By Lucy Komisar
The star of this mesmerizing production is director Marianne Elliott. Her co-star is video designer Finn Ross. Of course, Alex Sharp is superb as the intense, erratic, edgy, wound-up Christopher, the 15-year-old autistic youth whose mind works like a machine but who can’t get personal connections in gear. He is literal, as precise as math. “Where is heaven?” he asks the pastor. He speaks in great detail but doesn‘t like metaphors, because they obscure reality. When a cop says, “Park yourself,” he goes “beep! beep!” and moves backwards.
The play by Simon Stephens is adapted from Mark Haddon‘s novel, which is told in the first person. Here is a case where the play may be better than the book. The visualization of how Christopher thinks and perceives the world is stunning and one of the best uses of video in a theatrical production I have seen.
The set is a box made of sides of graph paper, white lines on black. Sometimes, objects are taken out of a square of wall that suddenly becomes a shelf or drawer. Christopher thinks like that mathematical graph.
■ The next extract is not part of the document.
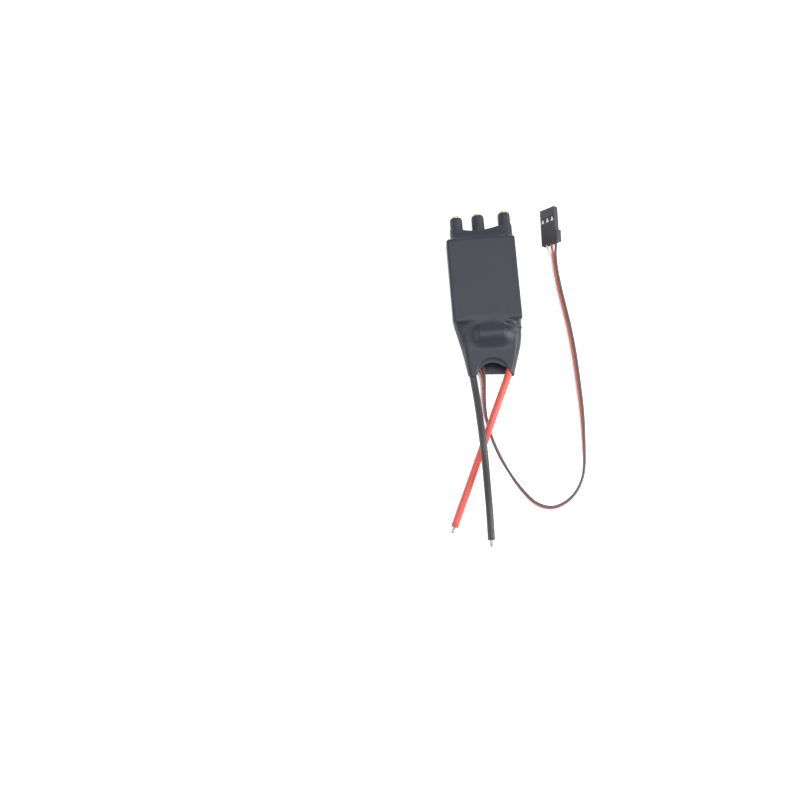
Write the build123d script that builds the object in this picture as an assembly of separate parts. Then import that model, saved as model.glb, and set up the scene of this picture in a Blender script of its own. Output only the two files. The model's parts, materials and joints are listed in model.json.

The people of the story all sit on ledges around the set, as they exist in his mind.
The story, which is rather thin, revolves around the mystery of who killed Wellington, the neighbor‘s big white dog. The murder weapon, a large garden fork, is still stuck in the animal when we see it. Christopher is accused of the crime, denies it, and resolves to find the culprit. In the course of his detective work, he writes down everything he learns or that happens.
The play title is from a line in the Sherlock Holmes story, “Silver Blaze,” about a dog that doesn‘t bark, because it knows the killer. And Christopher of course is as methodical as Holmes.
So much is in his mind, and Francesca Faridany as Siobhan, his special-education teacher, recites from his chronicle, which tells us what goes through it.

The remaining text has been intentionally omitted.